971205
par François Brooks
Il
est quand même curieux de penser que les supplices infligés aux Saints Martyrs
Canadiens (Pères Brébeuf, Lallemand etc.) étaient de nature semblable à ceux
imposés lors de l'Inquisition à Giordano Bruno, Jeanne d'Arc etc. Les premiers
ont souffert sous les mains d'Iroquois sanguinaires anticléricaux alors que les
seconds ont souffert sous des bourreaux engagés par le clergé d'alors. Sont-ce
les idées chrétiennes de l'époque qui avaient l'heur d'inspirer des châtiments
de cette nature? Les feux de l'enfer qu'ont subis les victimes étaient loin
d'être une simple allégorie de l'esprit.
Si tant de philosophes ont cru bon devoir
prouver que Dieu existe, c'est donc qu'ils admettent qu'il est légitime d'en
douter. Mais pourquoi diable Dieu a-t-il eu, dans l'histoire, besoin de tant d'avocats pour défendre sa cause? N'est-il pas
assez grand pour se défendre tout seul?
La bêtise humaine est amusante. Dieu,
s'il existe, doit bien se bidonner.
N'ai-je pas lu quelque part dans la Bible
qu'il est interdit de prononcer le nom de Dieu? On l'appelait alors
l'Innommable. Il me semble que c'est encore la meilleure façon d'aborder le
sujet : de ne pas en parler.

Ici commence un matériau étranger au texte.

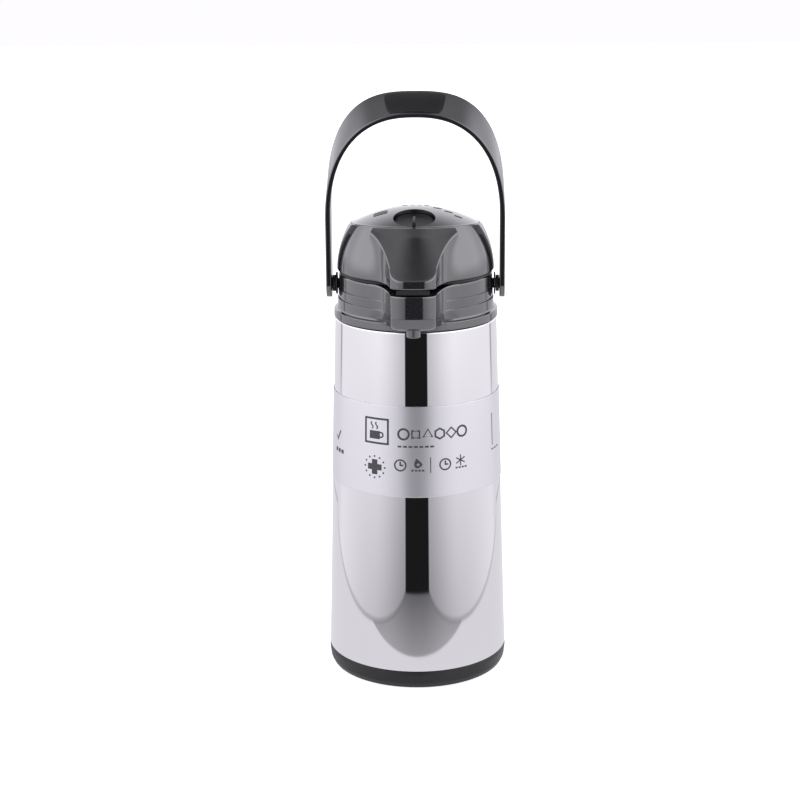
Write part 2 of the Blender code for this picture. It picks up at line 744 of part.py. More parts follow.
def latch_rod(name, material, radius, half_length):
    """A round bar on the latch's axis."""
    pivot_y, pivot_z = LATCH_PIVOT[1:]
    left, right = (-half_length, pivot_y, pivot_z), (half_length, pivot_y, pivot_z)
    return rod(name, material, radius, left, right, 12)


def build_latch():
    """A lever on the lid's front with a finger tab and a hook, and its pin and spring."""
    pivot_y, pivot_z = LATCH_PIVOT[1:]
    lever = box("lid_latch", satin_black(), (-5.5, -85.0, 323.8), (5.5, -64.5, 326.8))
    tab = box("latch_tab", None, (-12.5, -86.4, 323.6), (12.5, -83.6, 327.0))
    upright = box("latch_upright", None, (-5.4, -82.2, 325.0), (5.4, -78.8, pivot_z))
    eye = rod("latch_eye", None, 2.6, (-5.4, pivot_y, pivot_z), (5.4, pivot_y, pivot_z), 16)
    hook = box("latch_hook", None, (-5.3, -66.7, 317.3), (5.3, -64.7, 325.0))
    tip = box("latch_tip", None, (-5.2, -67.8, 317.4), (5.2, -65.5, 318.8))
    join(lever, tab, upright, eye, hook, tip)
    cut(lever, latch_rod("eye_bore", None, LATCH_PIN_R + GAP, 8.0))
    pin = latch_rod("latch_pin", wire_steel(), LATCH_PIN_R, 12.0)
    helix = coil((0, -68.0), 2.2, 327.5, 334.3, 3.5, 8)
    spring = tube_curve("latch_spring", wire_steel(), helix, 0.35)
    return lever, [pin, spring]


# ---------------------------------------------------------------- handle

def arch_edge(share, half_width, rise, power):
    """A point of a rounded arch, from the right arm (share 0) over the top, and its outward normal."""
    c, s = math.cos(math.pi * share), math.sin(math.pi * share)
    across, up = abs(c) ** (2 / power), abs(s) ** (2 / power)
    point = np.array((math.copysign(across, c) * half_width, 0.0, ARCH_BASE_Z + up * rise))
    lean = math.copysign(across ** (power - 1) / half_width, c)
    normal = np.array((lean, 0.0, up ** (power - 1) / rise))
    return point, normal / np.linalg.norm(normal)


def build_handle():
    """A strap whose face turns forwards over the arch, with straight arms down to the pivots."""
    shares = [0.5 - 0.5 * math.cos(math.pi * i / ARCH_STEPS) for i in range(ARCH_STEPS + 1)]
    rows = arm_rows(1) + [arch_section(share) for share in shares] + arm_rows(-1)[::-1]
    handle = loft("handle", gloss_black(), rows, capped=True)
    for side in (-1, 1):
        ends = (side * 60, 0, PIVOT_Z), (side * 76, 0, PIVOT_Z)
        cut(handle, rod(f"arm_bore_{side}", None, PIVOT_BORE_R, *ends))
    return handle


def rounded(front_in, front_out, back_out, back_in):
    """Round a four-cornered section by cutting each corner short."""
    corners = [np.array(p, dtype=float) for p in (front_in, front_out, back_out, back_in)]
    points = []
    for i, corner in enumerate(corners):
        before, after = corners[i - 1], corners[(i + 1) % 4]
        for other in (before, after):
            run = np.linalg.norm(other - corner)
            points.append((corner + (other - corner) * min(1.0 / run, 0.3)).tolist())
    return points


def arm_rows(side):
    """Sections up a straight arm, from its rounded end below the pivot."""
    inner, outer = side * ARM_INNER_X, side * ARM_OUTER_X
    rows = []
    for z in ARM_HEIGHTS:
        below = max(PIVOT_Z - z, 0.0)
        half = max(math.sqrt(ARM_END_R ** 2 - below ** 2), ARM_TIP_HALF)
        rows.append(rounded((inner, -half, z), (outer, -half, z), (outer, half, z), (inner, half, z)))
    return rows


def arch_section(share):
    """The strap between its inner arch and its outer one; the back edge rides higher."""
    turn = math.sin(math.pi * share) ** 1.5
    inner, inner_skin = arch_edge(share, ARM_INNER_X, ARCH_INNER_RISE, ARCH_INNER_POWER)
    outer, outer_skin = arch_edge(share, ARM_OUTER_X, ARCH_OUTER_RISE, ARCH_OUTER_POWER)
    half = np.array((0.0, ARM_END_R + (ARCH_HALF_DEPTH - ARM_END_R) * turn, 0.0))
    thickness = STRAP_THICKNESS + (CROWN_THICKNESS - STRAP_THICKNESS) * turn
    front_in, back_out = inner - half, outer + half
    return rounded(
        front_in, front_in + thickness * inner_skin, back_out, back_out - thickness * outer_skin)


def build_grip():
    """A softer pad let into the strap's face at the top of the arch."""
    rows = []
    for share in np.linspace(*GRIP_SHARES, 11):
        section = np.array(arch_section(float(share)))
        front, back = section[3], section[4]
        across = back - front
        normal = np.cross(across, (1.0, 0.0, 0.0))
        normal /= np.linalg.norm(normal)
        if normal[2] < 0:
            normal = -normal
        low, high = (front + across * share_across for share_across in GRIP_ACROSS)
        sunk, proud = (normal * lift for lift in GRIP_LIFT)
        rows.append([(low + sunk).tolist(), (high + sunk).tolist(),
                     (high + proud).tolist(), (low + proud).tolist()])
    return loft("handle_grip", satin_black(), rows, capped=True)


def main():
    clear_scene()
    build_base()
    build_casing()
    build_flask()
    build_neck()
    build_collar()
    build_handle_pivots()
    ball = build_stopper()
    latch, latch_fittings = build_latch()
    lid_pieces = [build_lid_shell(), *build_lid_base(), *build_bellows(), *latch_fittings]
    hang("ball_axis", (0, 0, BALL_Z), ball)
    hang("lid_axis", (0, HINGE_Y, HINGE_Z), *lid_pieces)
    hang("latch_axis", LATCH_PIVOT, latch)
    hang("button_axis", (0, 0, BUTTON_SKIRT_Z), *build_button())
    hang("lock_axis", dial_point(0, 0), *build_lock())
    hang("handle_axis", (0, 0, PIVOT_Z), build_handle(), build_grip())


main()
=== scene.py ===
"""Looks of a vacuum pump pot: a steel casing, a black pump head and a swinging bail handle.

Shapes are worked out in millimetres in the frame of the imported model, with the nose towards -Y,
and turned into metres when a mesh is made.
"""

import json
import logging
import math
from collections.abc import Callable
from dataclasses import dataclass, field
from enum import Enum
from typing import Any

import bmesh
import bpy
import numpy as np
from mathutils import Matrix, Vector


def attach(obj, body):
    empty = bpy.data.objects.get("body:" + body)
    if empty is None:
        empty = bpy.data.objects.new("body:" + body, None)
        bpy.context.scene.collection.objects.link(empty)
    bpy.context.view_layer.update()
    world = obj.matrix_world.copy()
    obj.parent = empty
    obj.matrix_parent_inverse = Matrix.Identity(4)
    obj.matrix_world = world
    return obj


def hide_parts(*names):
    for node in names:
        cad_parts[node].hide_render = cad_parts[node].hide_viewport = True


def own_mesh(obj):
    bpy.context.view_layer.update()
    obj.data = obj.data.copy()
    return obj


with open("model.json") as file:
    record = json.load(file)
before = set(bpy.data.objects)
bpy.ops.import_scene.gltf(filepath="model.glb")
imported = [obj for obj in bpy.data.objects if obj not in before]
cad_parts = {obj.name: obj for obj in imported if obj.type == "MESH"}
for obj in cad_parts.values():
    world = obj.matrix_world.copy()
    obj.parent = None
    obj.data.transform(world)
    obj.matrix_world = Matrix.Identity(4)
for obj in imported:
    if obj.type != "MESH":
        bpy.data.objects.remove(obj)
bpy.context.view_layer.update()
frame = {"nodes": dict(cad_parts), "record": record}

LOG = logging.getLogger("pump_pot")
MM = 0.001
HINGE_Y, HINGE_Z = 64.5, 325.0
PIVOT_Z = 315.0
SPOUT_Y = -77.0
Array = np.ndarray


# ------------------------------------------------------------------ shader helpers

def operation(name: str) -> Callable[..., "Value"]:
    """A Value's method that adds a Math node of one kind.

    Args:
        name: the Math node's operation.

    Returns:
        The method, which takes the numbers or Values for the node's other sockets.
    """
    return lambda self, *others: self.math(name, *others)


class Value:
    """A socket that carries a number, with arithmetic that adds Math nodes."""

    def __init__(self, graph: "Graph", socket: Any) -> None:
        """Keep the graph and the socket that the number comes from."""
        self.graph = graph
        self.socket = socket

    def math(self, name: str, *others: Any, clamp: bool = False) -> "Value":
        """Add a Math node.

        Args:
            name: the Math node's operation.
            others: numbers or Values for the next sockets.
            clamp: whether the result is kept between 0 and 1.

        Returns:
            The result as a Value.
        """
        inputs = dict(enumerate((self, *others)))
        return self.graph.value("ShaderNodeMath", {"operation": name, "use_clamp": clamp}, inputs)

    __add__ = __radd__ = operation("ADD")
    __sub__ = operation("SUBTRACT")
    __mul__ = __rmul__ = operation("MULTIPLY")
    __truediv__ = operation("DIVIDE")
    __pow__ = operation("POWER")
    __abs__ = operation("ABSOLUTE")
    asin = operation("ARCSINE")
    atan2 = operation("ARCTAN2")
    largest = operation("MAXIMUM")

    def __rsub__(self, other: Any) -> "Value":
        """Difference from a plain number."""
        return self * -1.0 + other

    def clamp(self) -> "Value":
        """The number kept between 0 and 1."""
        return self.math("ADD", 0.0, clamp=True)

    def ramp(self, low: float, high: float) -> "Value":
        """0 at low and 1 at high, eased at both ends."""
        settings = {"interpolation_type": "SMOOTHSTEP"}
        inputs = {"Value": self, "From Min": low, "From Max": high}
        return self.graph.value("ShaderNodeMapRange", settings, inputs)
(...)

Si Dieu a une quantité d'attributs si mirifiques
et innombrables — on parle d'infinité ; ce n'est pas rien — que sommes-nous,
nous, petits grains de sable, pour le nommer, l'interpeller dans nos prières-listes-d'épicerie
ou encore usurper sa pensée en prétendant le représenter sous de fausses
représentations présomptueuses? Qui sommes-nous pour prétendre parler en son
nom? Malgré tout, aurions-nous enfin fini par comprendre ; puisque plus
personne n'en parle?
Dieu représente aussi un paradoxe
immense. On dit qu'il possède une infinité d'attributs et pourtant on dit aussi
qu'il est unique. On peut parler de Dieu à toutes les sauces ; on peut aborder
le sujet à partir d'autant d'angles différents qu'il y a d'individus qui
veulent bien en parler. Et le contraire aussi, puisque refuser d'en parler est
encore une double façon de l'aborder : premièrement, en niant son existence, ou
deuxièmement, en lui accordant une telle importance qu'on refuse de s'octroyer
le droit de dire quoi que ce soit à son sujet. Il n'est pourtant supposé
exister qu'un seul Dieu. Beau paradoxe?
Le Dieu d'aujourd'hui nous
ressemble comme leur ressemblait celui de nos ancêtres. Autrefois, Dieu
enflammait les esprits et les bûchers. Dieu merci, aujourd'hui, il agit dans le
chacun pour soi. On admet lui donner une place mais on
refuse d'en parler. D'ailleurs, si on force notre interlocuteur par des questions
insistantes, il n'apparaîtra qu'un Dieu un peu nébuleux et très personnel. Il y
a belle lurette que Dieu n'agit plus dans les sphères communautaires. Dieu
n'est plus l'idée qui réunit des groupes (ou si peu) mais plutôt un instrument
d'unification personnelle, s'il en est. On n'a plus besoin de prouver son
existence puisqu'on admet que le problème relève d'une question personnelle. On
reconnaît aussi que la vie peut être parfaitement valable sans Dieu. Alors,
pourquoi se casser la tête à embrigader les gens dans une croyance invérifiable
alors qu'on a mille autres façons de les embrigader par la consommation? On
consomme de tout et c'est rentable. Dieu ne l'est plus alors on l'oublie. Et
c'est tant mieux, il avait tendance à échauffer les esprits.